Materials provided start

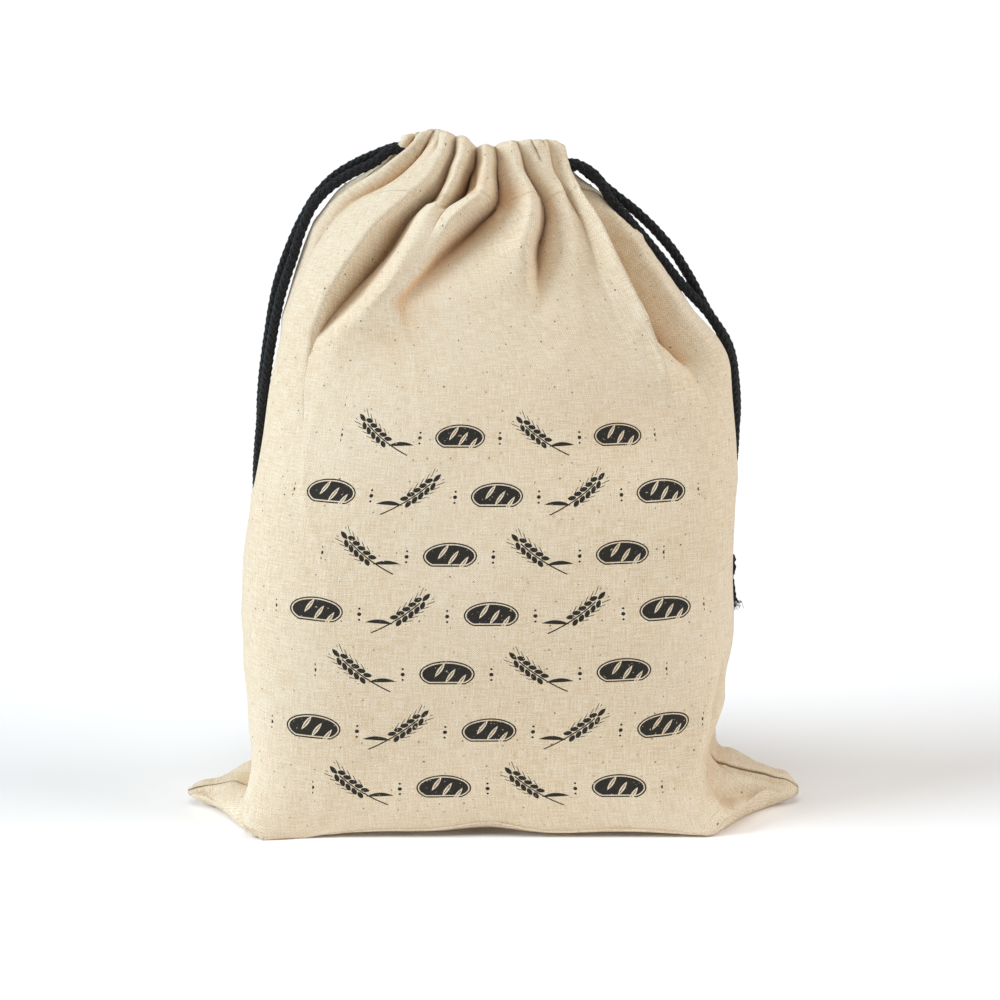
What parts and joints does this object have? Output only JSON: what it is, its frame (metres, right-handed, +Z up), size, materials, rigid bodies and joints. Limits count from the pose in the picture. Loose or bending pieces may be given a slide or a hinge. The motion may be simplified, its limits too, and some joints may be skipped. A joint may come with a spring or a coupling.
{
  "type": "bread bag",
  "caption": "Drawstring bread bag of unbleached cotton, standing filled, with a flat base, corner ears and a gathered mouth drawn by braided cords knotted at the sides.",
  "frame": {"origin": "middle of the bag's box seen from above, on the surface that it stands on", "axes": "+Z up, the front panel faces -Y, +X to the right seen from the front"},
  "size_m": [0.3004, 0.1185, 0.3242],
  "materials": {
    "cotton": "matt plain weave, unbleached, with small dark seed flecks",
    "cord": "matt braided cotton"
  },
  "bodies": {
    "root": {"bag": "cotton", "cord_left_front": "cord", "cord_left_back": "cord", "cord_right_front": "cord", "cord_right_back": "cord", "knot_left": "cord", "knot_right": "cord"}
  },
  "joints": []
}
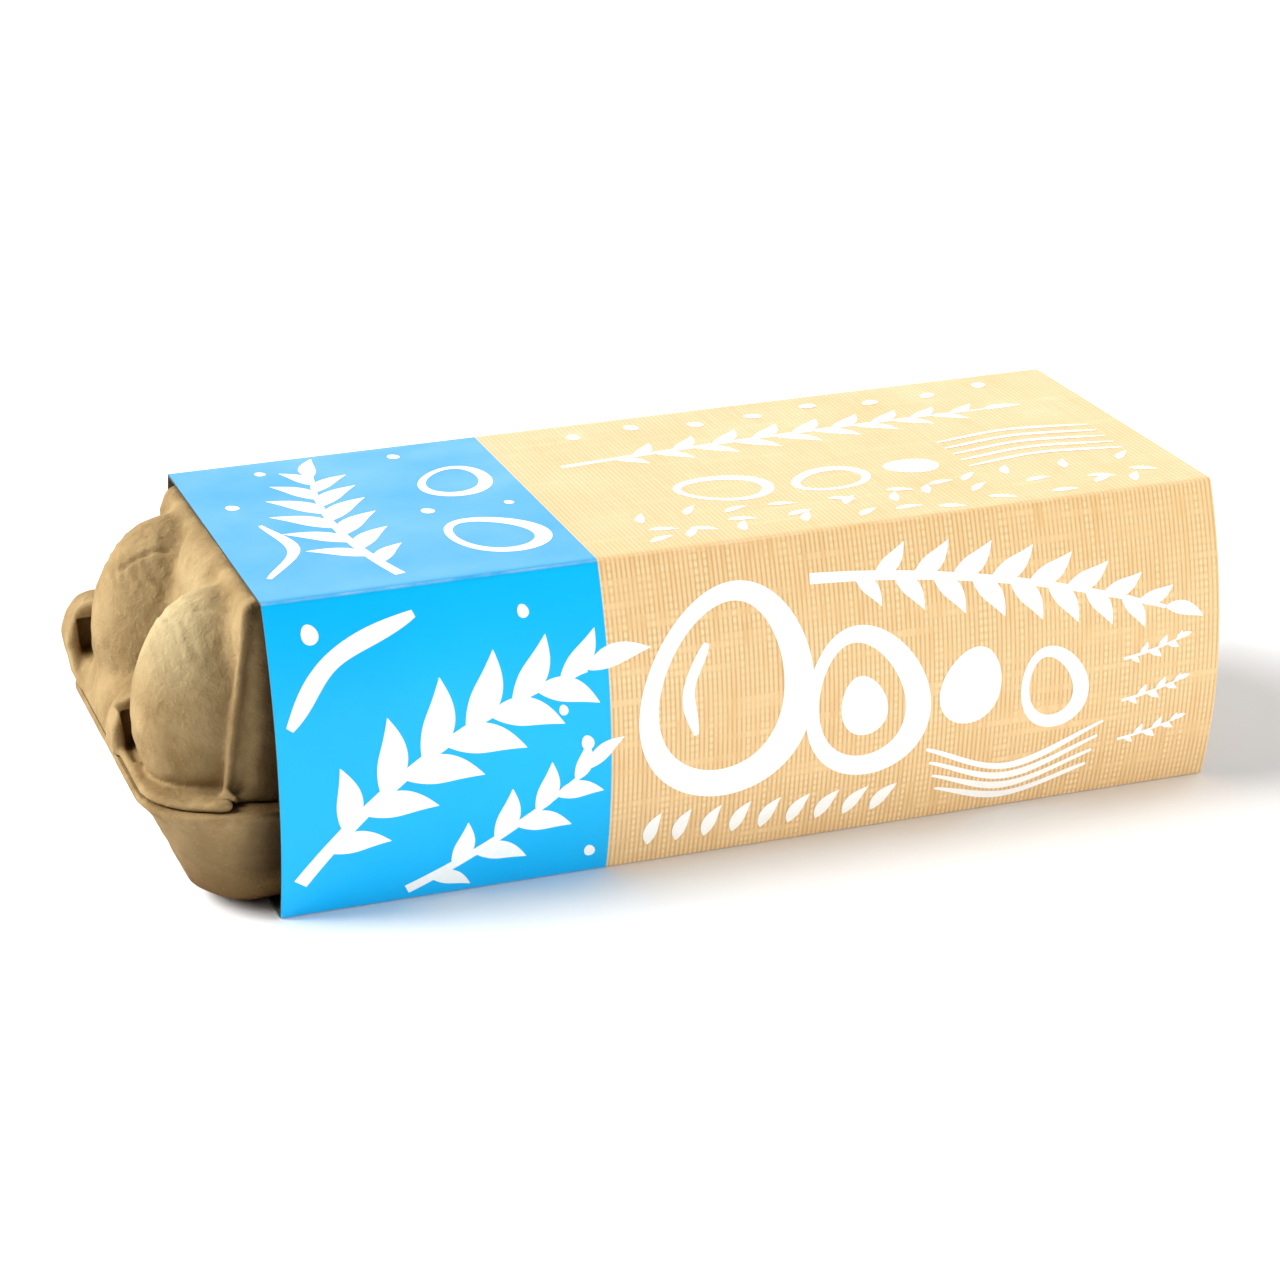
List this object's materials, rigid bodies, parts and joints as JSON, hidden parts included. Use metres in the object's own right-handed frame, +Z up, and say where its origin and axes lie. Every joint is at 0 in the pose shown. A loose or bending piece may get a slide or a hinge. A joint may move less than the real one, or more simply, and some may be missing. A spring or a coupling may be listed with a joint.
{
  "type": "sleeved egg carton",
  "caption": "Shut egg carton of moulded pulp with egg-shaped end domes and a rimmed tray, held in a bowed, printed board sleeve.",
  "frame": {"origin": "bottom centre of the pack's box, on the surface that the sleeve's bottom panel stands on", "axes": "+X along the pack's length, away from the end that sticks out further; +Y towards the back; +Z up"},
  "size_m": [0.2472, 0.105, 0.07],
  "materials": {
    "sleeve_board": "printed matt board",
    "lid_pulp": "rough moulded pulp",
    "tray_pulp": "rough moulded pulp"
  },
  "bodies": {
    "root": {"sleeve": "sleeve_board", "lid": "lid_pulp", "tray": "tray_pulp"}
  },
  "joints": []
}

Materials provided end

* **Required work**:
Repeat the material word for word, in full.

* **Exercise answer**:
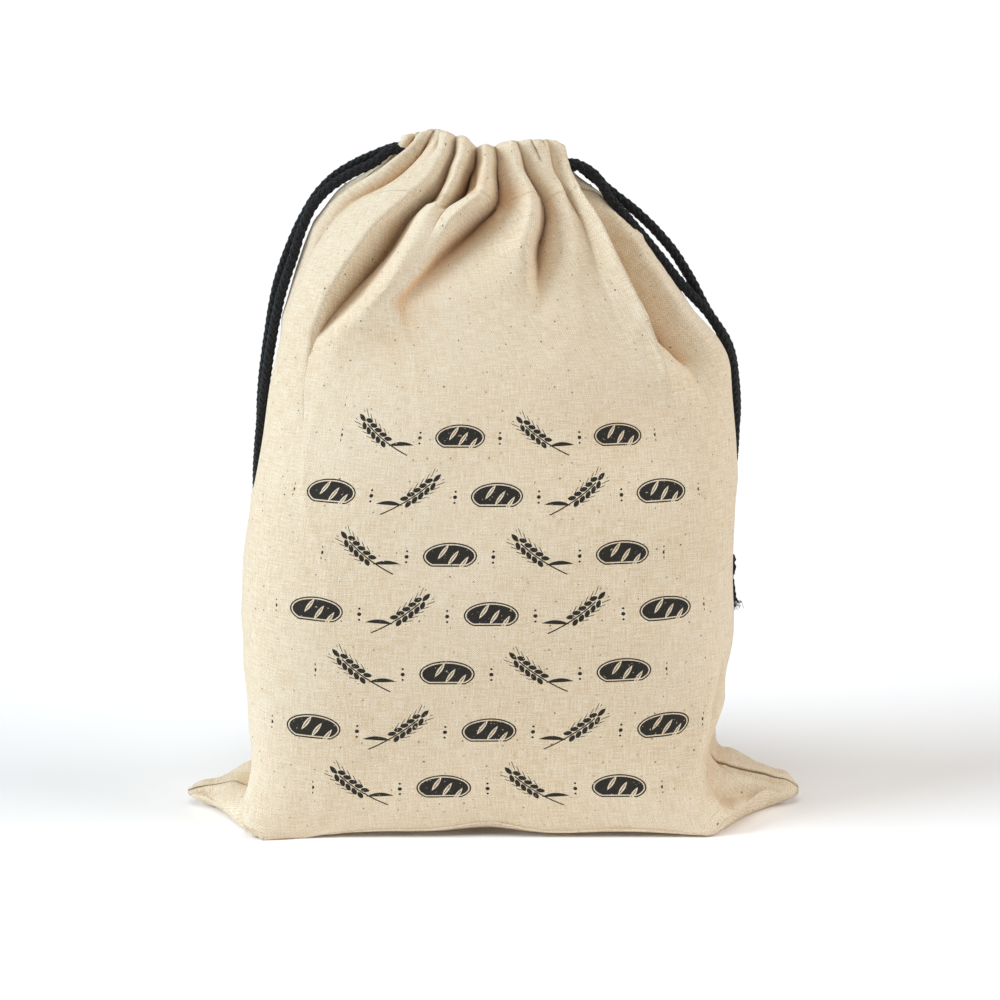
What parts and joints does this object have? Output only JSON: what it is, its frame (metres, right-handed, +Z up), size, materials, rigid bodies and joints. Limits count from the pose in the picture. Loose or bending pieces may be given a slide or a hinge. The motion may be simplified, its limits too, and some joints may be skipped. A joint may come with a spring or a coupling.
{
  "type": "bread bag",
  "caption": "Drawstring bread bag of unbleached cotton, standing filled, with a flat base, corner ears and a gathered mouth drawn by braided cords knotted at the sides.",
  "frame": {"origin": "middle of the bag's box seen from above, on the surface that it stands on", "axes": "+Z up, the front panel faces -Y, +X to the right seen from the front"},
  "size_m": [0.3004, 0.1185, 0.3242],
  "materials": {
    "cotton": "matt plain weave, unbleached, with small dark seed flecks",
    "cord": "matt braided cotton"
  },
  "bodies": {
    "root": {"bag": "cotton", "cord_left_front": "cord", "cord_left_back": "cord", "cord_right_front": "cord", "cord_right_back": "cord", "knot_left": "cord", "knot_right": "cord"}
  },
  "joints": []
}
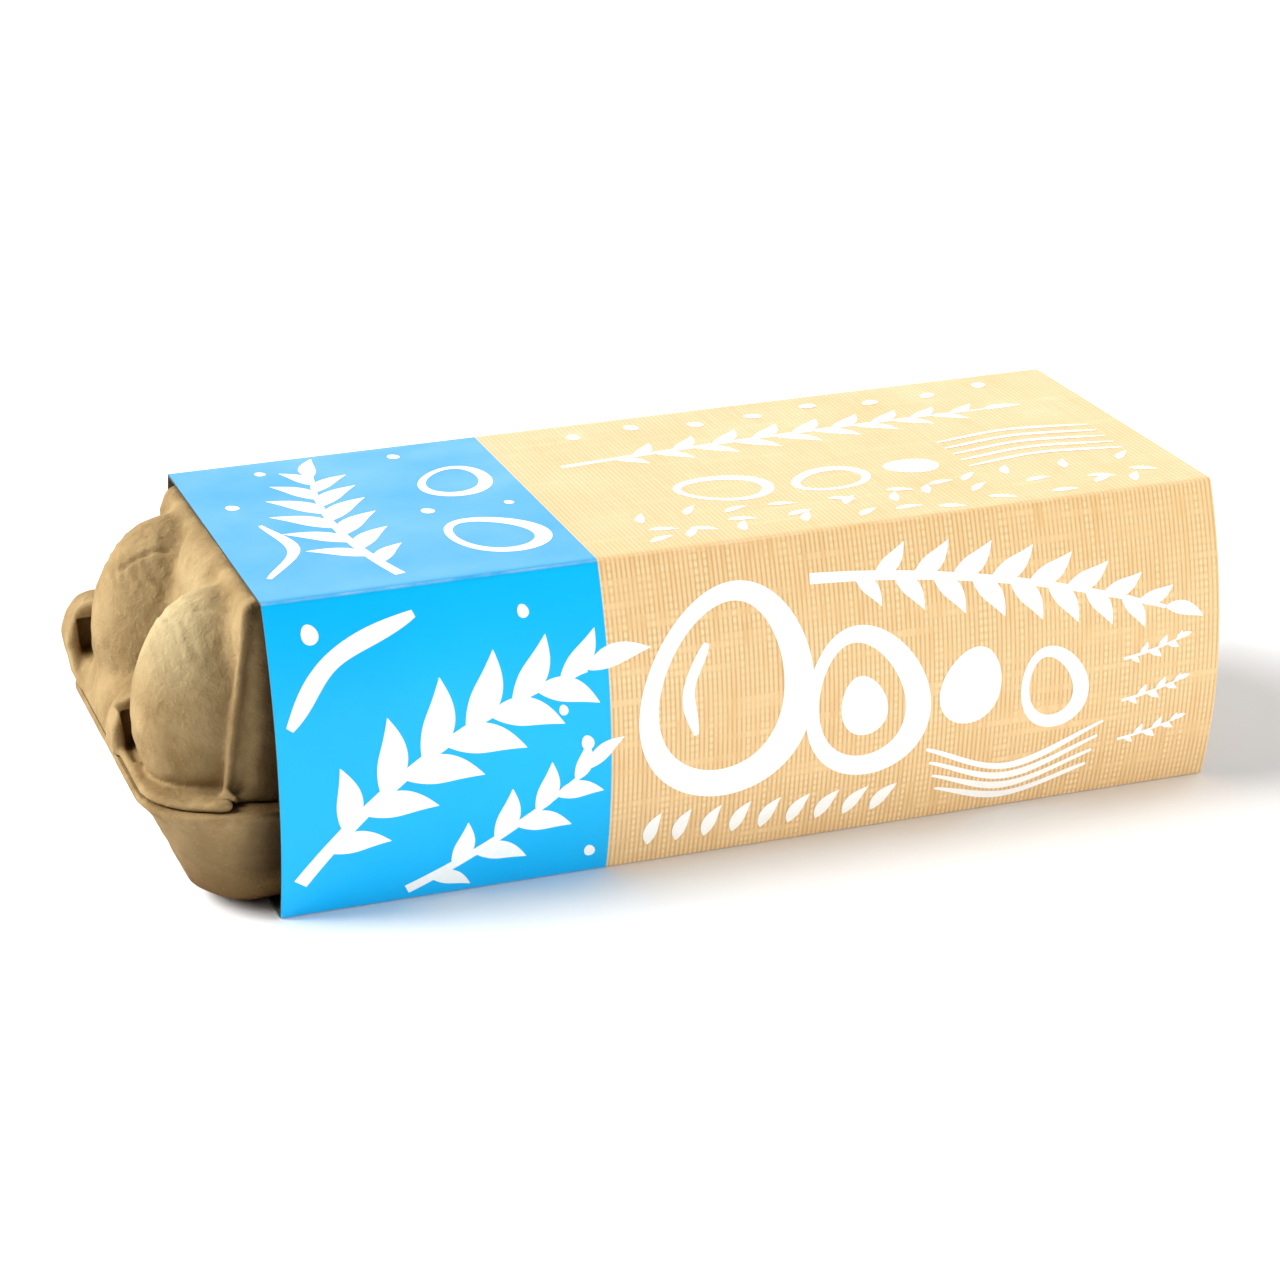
List this object's materials, rigid bodies, parts and joints as JSON, hidden parts included. Use metres in the object's own right-handed frame, +Z up, and say where its origin and axes lie. Every joint is at 0 in the pose shown. A loose or bending piece may get a slide or a hinge. A joint may move less than the real one, or more simply, and some may be missing. A spring or a coupling may be listed with a joint.
{
  "type": "sleeved egg carton",
  "caption": "Shut egg carton of moulded pulp with egg-shaped end domes and a rimmed tray, held in a bowed, printed board sleeve.",
  "frame": {"origin": "bottom centre of the pack's box, on the surface that the sleeve's bottom panel stands on", "axes": "+X along the pack's length, away from the end that sticks out further; +Y towards the back; +Z up"},
  "size_m": [0.2472, 0.105, 0.07],
  "materials": {
    "sleeve_board": "printed matt board",
    "lid_pulp": "rough moulded pulp",
    "tray_pulp": "rough moulded pulp"
  },
  "bodies": {
    "root": {"sleeve": "sleeve_board", "lid": "lid_pulp", "tray": "tray_pulp"}
  },
  "joints": []
}